[Begin Provided material]
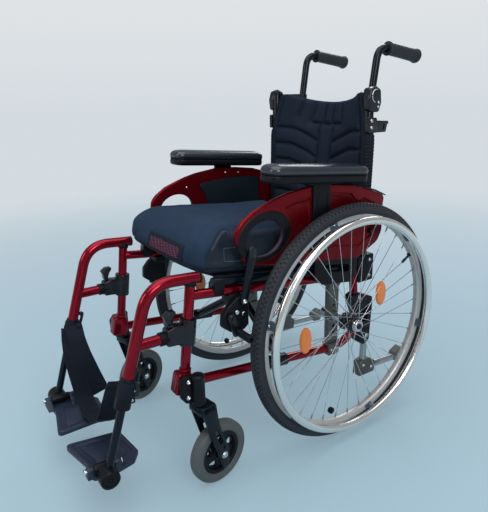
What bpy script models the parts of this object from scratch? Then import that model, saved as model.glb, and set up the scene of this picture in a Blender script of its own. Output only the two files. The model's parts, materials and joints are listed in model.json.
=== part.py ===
"""An active folding wheelchair, modelled for Blender 4.5 in metres, +Z up, facing -Y.

The rear axle is the datum: y = 0 lies over it and z = 0 is the floor. The left side (+X) is modelled
and mirrored to the right. An empty at the end moves the datum so that the chair's box is centred on
the world's Z axis.
"""

from math import cos, hypot, pi, radians, sin, sqrt, tan

import bmesh
import bpy
from mathutils import Matrix, Vector

# Driving dimensions

CLEARANCE = 0.0004  # between two pieces that touch
RUNNING_CLEARANCE = 0.0008  # on the radius of a shaft that turns or slides

WHEEL_RADIUS = 0.305
TYRE_THICKNESS = 0.0356
WHEEL_PLANE_X = 0.242  # tyre's middle plane, at the height of the hub
CAMBER = radians(1.2)
TYRE_WRAP = radians(116)  # how far round its section the tyre runs before it meets the rim
RIM_DEPTH = 0.017
RIM_WIDTH = 0.022
HANDRIM_INSET = 0.0117  # the handrim's ring is this much smaller than the rim
HANDRIM_TUBE = 0.019
HANDRIM_OFFSET = 0.038
HANDRIM_TABS = 6
SPOKES = 36
SPOKE_RADIUS = 0.0011
HUB_INNER_END = -0.020  # along the axle from the tyre's middle plane
HUB_OUTER_END = 0.0225
HUB_FLANGE_RADIUS = 0.0225
HUB_BARREL_RADIUS = 0.013
AXLE_RADIUS = 0.006
AXLE_SLEEVE_RADIUS = 0.0125
AXLE_SLEEVE_LENGTH = 0.075
AXLE_CAP_RADIUS = 0.0155
AXLE_CAP_LENGTH = 0.011
BUTTON_RADIUS = 0.0062
BUTTON_STANDOUT = 0.004
BUTTON_TRAVEL = 0.003
WHEEL_FACETS = 32
CASTER_FACETS = 14

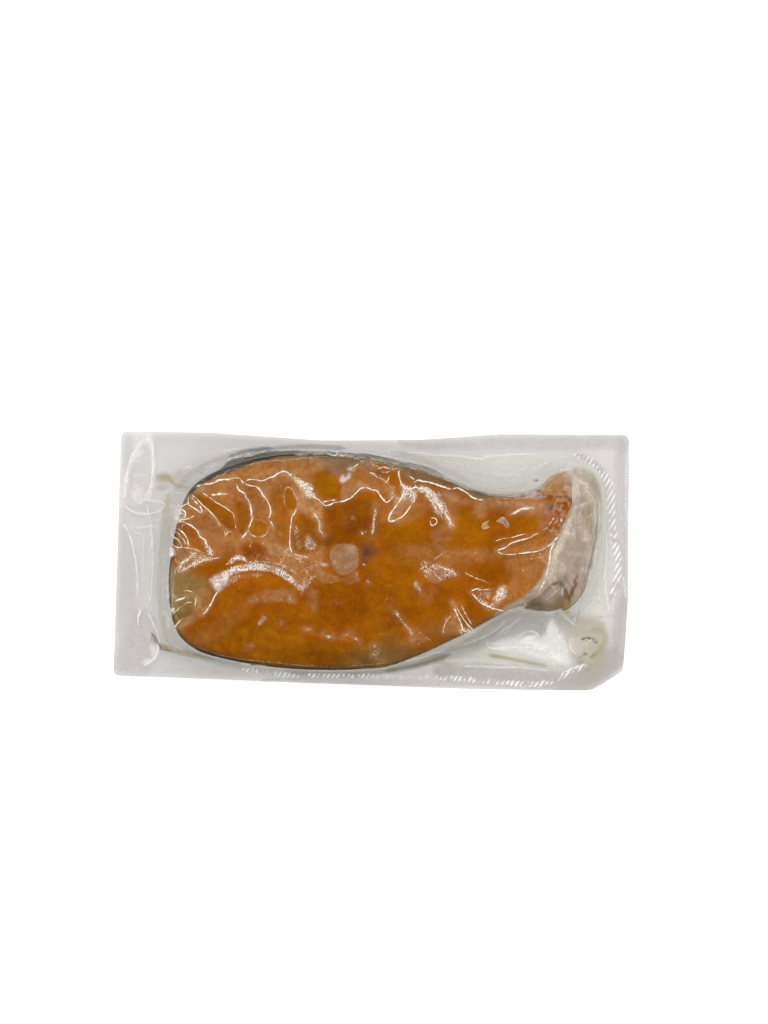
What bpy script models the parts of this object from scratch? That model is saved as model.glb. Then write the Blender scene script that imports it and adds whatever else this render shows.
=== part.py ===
"""A raw salmon steak sealed in a clear vacuum pack, as one closed solid.

The pack lies flat: a thin welded rim all round, and in the middle the film drawn down tightly
over the steak. The solid is a loft of closed rings round a line that runs from the back to the
belly. The rings go over the crown, down the tented side, out along the rim and back under it.
Folds of the film are raised on them.

Sizes are in metres, +Z is up, and the origin is under the middle of the pack, on the table.
"""

import math

import bmesh
import bpy
import numpy as np

MM = 0.001

# Driving dimensions: the pack is 212 x 107 mm, the steak in it 22 mm thick at the back.
BACK_HEIGHT = 22.0 * MM
BELLY_HEIGHT = 16.5 * MM
LINING_HEIGHT = 8.5 * MM
BACK_END_X = 5.0 * MM
BELLY_START_X = 62.0 * MM
LINING_END_X = 96.0 * MM

# The crown rounds off towards the steak's edge over this reach, and drops by this much there.
SHOULDER_REACH = 8.0 * MM
SHOULDER_DROP = 3.2 * MM

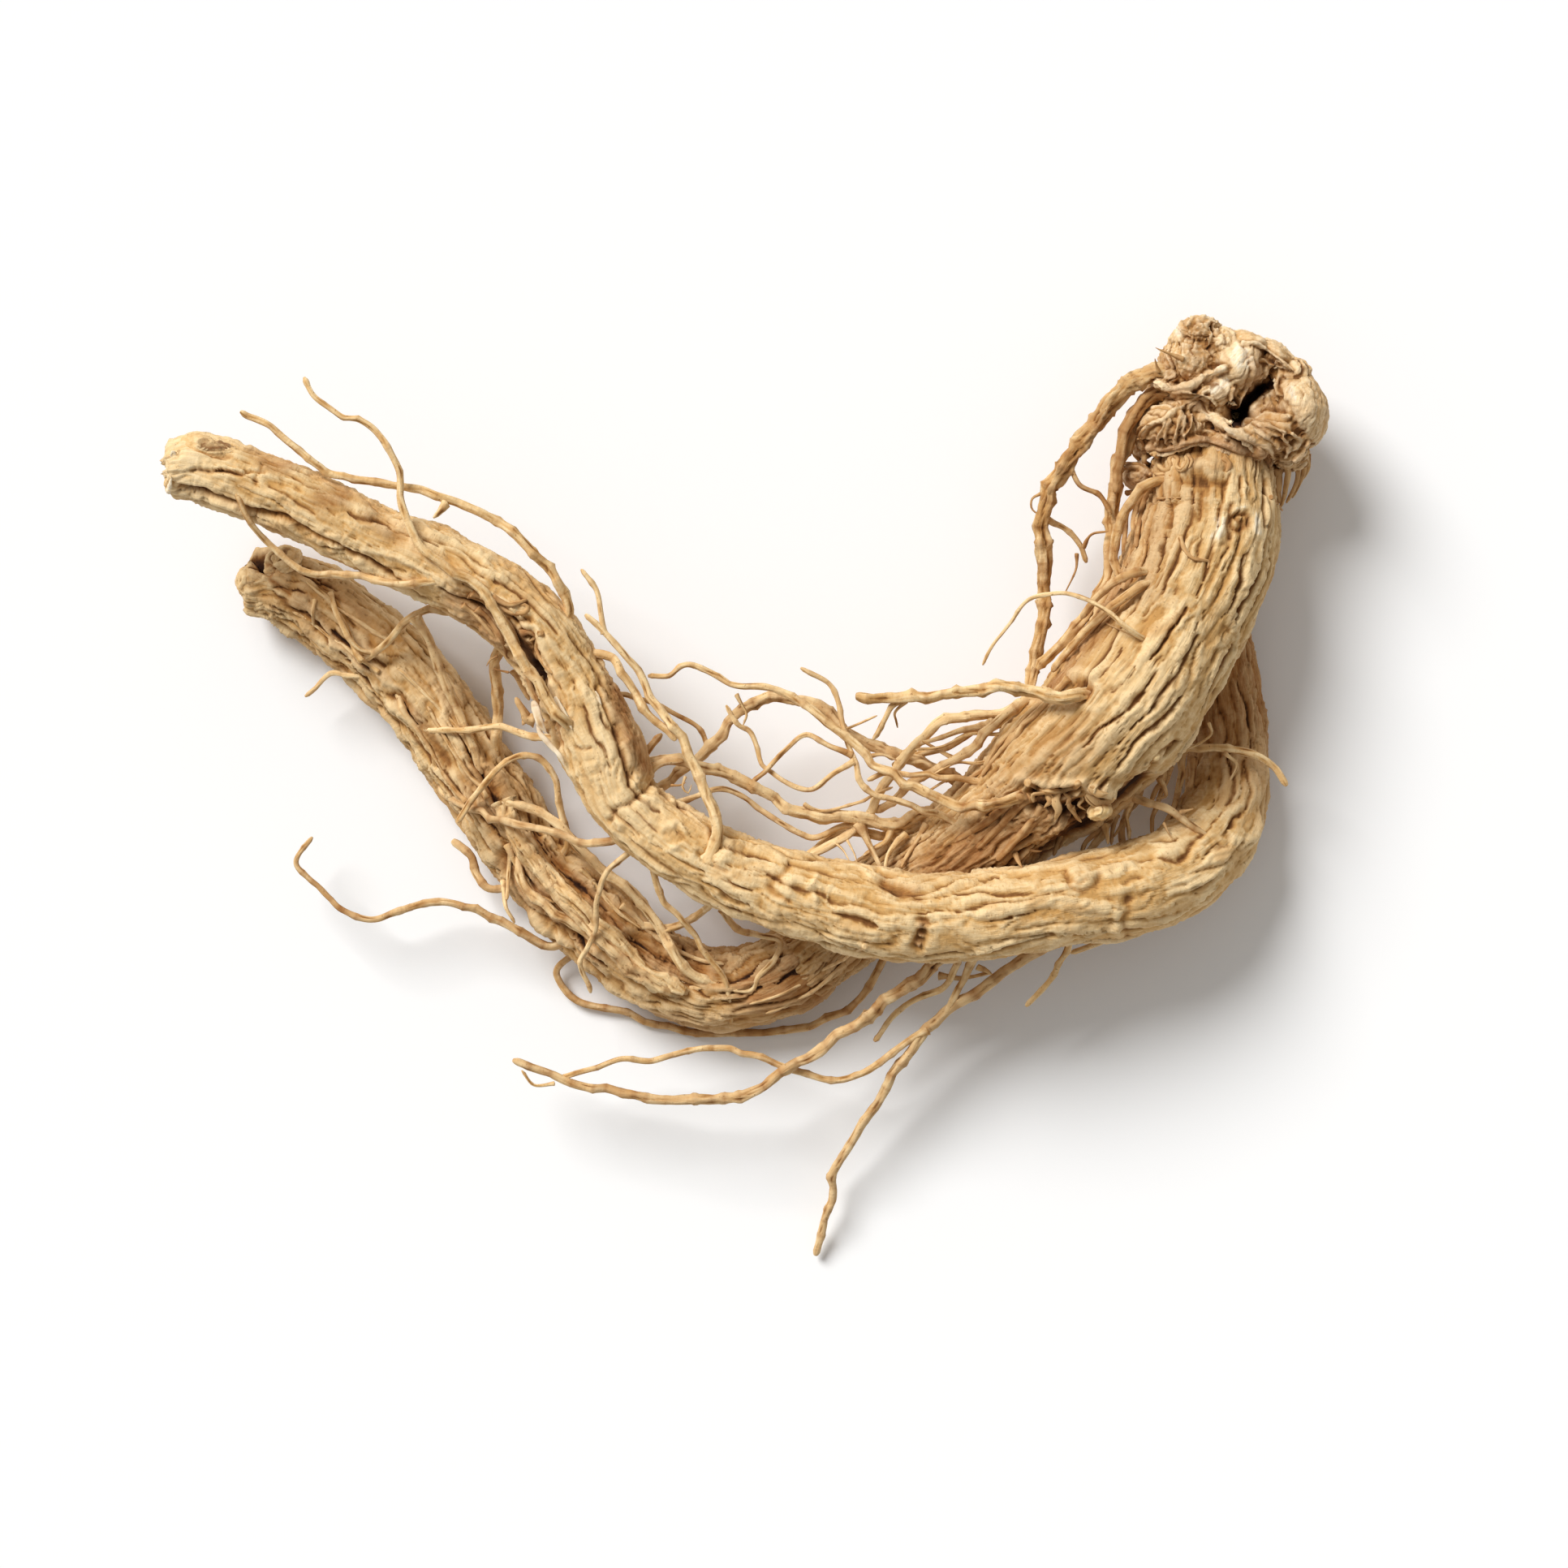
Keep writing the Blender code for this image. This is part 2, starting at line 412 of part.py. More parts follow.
def crown():
    """The knotted head of the root, with the pit of a lost stem between two lobes."""
    lobes = [
        lump(f"lobe_{i}", middle, sizes, turn, LOBE_ROUGHNESS, detail=3 if min(sizes) > LARGE_LOBE else 2)
        for i, (middle, sizes, turn) in enumerate(CROWN_LOBES)
    ]
    whole = joined(lobes[0], lobes[1:])
    return joined(whole, [lump("pit", *CROWN_PIT, PIT_ROUGHNESS, detail=2)], "DIFFERENCE")


def flat_rests(obj):
    """Shaves the lowest wrinkles level, where the root's weight lies on the surface."""
    mesh = bmesh.new()
    mesh.from_mesh(obj.data)
    bmesh.ops.remove_doubles(mesh, verts=mesh.verts, dist=LEAST_EDGE * MM)
    cut = bmesh.ops.bisect_plane(
        mesh,
        geom=mesh.verts[:] + mesh.edges[:] + mesh.faces[:],
        plane_co=(0, 0, 0),
        plane_no=(0, 0, -1),
        clear_outer=True,
    )
    edges = [e for e in cut["geom_cut"] if isinstance(e, bmesh.types.BMEdge)]
    bmesh.ops.holes_fill(mesh, edges=edges, sides=0)
    bmesh.ops.triangulate(mesh, faces=mesh.faces)
    mesh.to_mesh(obj.data)
    mesh.free()


def dry_root_skin():
    """Pale tan, dull root bark."""
    material = bpy.data.materials.new("dry_root_skin")
    material.use_nodes = True
    skin = material.node_tree.nodes["Principled BSDF"]
    skin.inputs["Base Color"].default_value = ROOT_COLOUR
    skin.inputs["Roughness"].default_value = ROOT_ROUGHNESS
    return material


for old in list(bpy.data.objects):
    bpy.data.objects.remove(old)
root = root_body("dried_root", TAPROOT + TAIL[:1], TAPROOT_SIDES, CREASES["taproot"])
thick_pieces = [
    root_body("tail", TAPROOT[-2:] + TAIL, TAIL_SIDES, []),
    root_body("branch", BRANCH, BRANCH_SIDES, CREASES["branch"]),
    crown(),
]
thick_pieces += [
    lump(f"knob_{i}", middle, sizes, turn, KNOB_ROUGHNESS, detail=1)
    for i, (middle, sizes, turn) in enumerate(END_KNOBS)
]
rootlets = [rootlet(f"rootlet_{i}", *row) for i, row in enumerate(ROOTLETS)]
joined(root, thick_pieces + rootlets)
flat_rests(root)
root.data.materials.append(dry_root_skin())
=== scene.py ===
"""The looks of a dried root: bark, furrows, scars, the knotted crown and the rootlets.

Routes and marks are in millimetres: right and up, then the height and the radius where they have
one. Right and up are where a point is seen from straight above, on the floor's plane, so
seen_at() pulls a point in by its height.
"""

import math

import bmesh
import bpy
import numpy as np
from mathutils import Matrix, Vector
from mathutils.bvhtree import BVHTree


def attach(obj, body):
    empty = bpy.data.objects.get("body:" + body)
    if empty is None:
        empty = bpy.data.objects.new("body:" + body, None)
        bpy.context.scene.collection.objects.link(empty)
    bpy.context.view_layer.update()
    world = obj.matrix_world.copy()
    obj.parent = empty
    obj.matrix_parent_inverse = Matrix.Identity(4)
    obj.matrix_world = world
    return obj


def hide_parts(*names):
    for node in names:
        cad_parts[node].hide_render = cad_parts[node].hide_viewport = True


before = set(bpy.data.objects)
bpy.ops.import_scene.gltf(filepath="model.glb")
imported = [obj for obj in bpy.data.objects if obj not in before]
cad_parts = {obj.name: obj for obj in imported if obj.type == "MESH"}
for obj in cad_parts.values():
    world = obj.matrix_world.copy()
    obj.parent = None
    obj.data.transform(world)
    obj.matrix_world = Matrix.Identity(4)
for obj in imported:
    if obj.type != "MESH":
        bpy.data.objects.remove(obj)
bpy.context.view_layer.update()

MM = 0.001

# The camera looks straight down from over the middle of the picture, through a long lens, so the
# tall crown leans outwards only a little.
LENS_HEIGHT = 644.0
LENS_LENGTH = 100.0
SENSOR_WIDTH = 36.0
LENS_OVER = (4.68, 1.21)
NEAREST_SEEN = 0.01

camera = bpy.data.objects.new("camera", bpy.data.cameras.new("camera"))
camera.data.lens = LENS_LENGTH
camera.data.sensor_width = SENSOR_WIDTH
camera.data.clip_start = NEAREST_SEEN
camera.location = (LENS_OVER[0] * MM, LENS_OVER[1] * MM, LENS_HEIGHT * MM)
bpy.context.scene.collection.objects.link(camera)
bpy.context.scene.camera = camera
bpy.context.scene.view_settings.view_transform = "Standard"

# The floor is a sheet of matt white paper, so wide that only a low view finds its edge.
FLOOR_HALF_WIDTH = 6.0
FLOOR_WHITE = (0.92, 0.925, 0.93, 1.0)
PAPER_ROUGHNESS = 0.9
PAPER_SHINE = 0.1

sheet = bmesh.new()
bmesh.ops.create_grid(sheet, x_segments=1, y_segments=1, size=FLOOR_HALF_WIDTH)
floor_mesh = bpy.data.meshes.new("floor")
sheet.to_mesh(floor_mesh)
sheet.free()
floor = bpy.data.objects.new("floor", floor_mesh)
bpy.context.scene.collection.objects.link(floor)
paper = bpy.data.materials.new("white_paper")
paper.use_nodes = True
paper_skin = paper.node_tree.nodes["Principled BSDF"]
paper_skin.inputs["Base Color"].default_value = FLOOR_WHITE
paper_skin.inputs["Roughness"].default_value = PAPER_ROUGHNESS
paper_skin.inputs["Specular IOR Level"].default_value = PAPER_SHINE
floor_mesh.materials.append(paper)

# A big soft lamp to the upper left throws the soft shadow to the lower right. A white room fills
# in the rest.
LAMP_DIRECTION = (0.72, -0.84, -1.0)
LAMP_STRENGTH = 3.35
LAMP_ANGLE = 0.5
ROOM_WHITE = (1.0, 0.97, 0.925, 1.0)
ROOM_STRENGTH = 0.39

lamp = bpy.data.objects.new("lamp", bpy.data.lights.new("lamp", "SUN"))
lamp.data.energy = LAMP_STRENGTH
lamp.data.angle = LAMP_ANGLE
lamp.rotation_euler = Vector(LAMP_DIRECTION).to_track_quat("-Z", "Y").to_euler()
bpy.context.scene.collection.objects.link(lamp)
room = bpy.data.worlds.new("white_room")
room.use_nodes = True
room.node_tree.nodes["Background"].inputs["Color"].default_value = ROOM_WHITE
room.node_tree.nodes["Background"].inputs["Strength"].default_value = ROOM_STRENGTH
bpy.context.scene.world = room

# Dried bark: a thin cream to ochre skin, dark with painted shade where it sinks in furrows and painted
# paler on the crests, with fine streaks along the grain, crosswise cracks and specks of old soil. Each
# point of a mesh holds how much painted shade it gets in a furrow ("furrow_shade"), how high on a crest it
# is ("crest"), how stained it is, together with painted shade ("stain_and_shade"), how bleached ("bleach")
# and its place in the grain, in millimetres.
SPECK_SIZE = 1.9
STREAK_STRETCH = (3.2, 3.2, 0.42)
PATCH_STRETCH = (0.16, 0.16, 0.075)
CRACK_STRETCH = (1.1, 1.1, 2.6)
FIBRE_STRETCH = (7.0, 7.0, 1.1)
STAIN_AND_SHADE_COLOUR = (0.48, 0.315, 0.205)
CHALK_COLOUR = (0.90, 0.79, 0.60)
BUMP_HEIGHT = 0.18
BARK_SHINE = 0.25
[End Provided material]
## Objective
Transcribe the records above exactly, beginning at the line that contains "row in enumerate(ROOTLETS)]" and ending with the line that contains "cad_parts[node].hide_render = cad_parts[node].hide_viewport", both included, and nothing else.

## Full response
rootlets = [rootlet(f"rootlet_{i}", *row) for i, row in enumerate(ROOTLETS)]
joined(root, thick_pieces + rootlets)
flat_rests(root)
root.data.materials.append(dry_root_skin())
=== scene.py ===
"""The looks of a dried root: bark, furrows, scars, the knotted crown and the rootlets.

Routes and marks are in millimetres: right and up, then the height and the radius where they have
one. Right and up are where a point is seen from straight above, on the floor's plane, so
seen_at() pulls a point in by its height.
"""

import math

import bmesh
import bpy
import numpy as np
from mathutils import Matrix, Vector
from mathutils.bvhtree import BVHTree


def attach(obj, body):
    empty = bpy.data.objects.get("body:" + body)
    if empty is None:
        empty = bpy.data.objects.new("body:" + body, None)
        bpy.context.scene.collection.objects.link(empty)
    bpy.context.view_layer.update()
    world = obj.matrix_world.copy()
    obj.parent = empty
    obj.matrix_parent_inverse = Matrix.Identity(4)
    obj.matrix_world = world
    return obj


def hide_parts(*names):
    for node in names:
        cad_parts[node].hide_render = cad_parts[node].hide_viewport = True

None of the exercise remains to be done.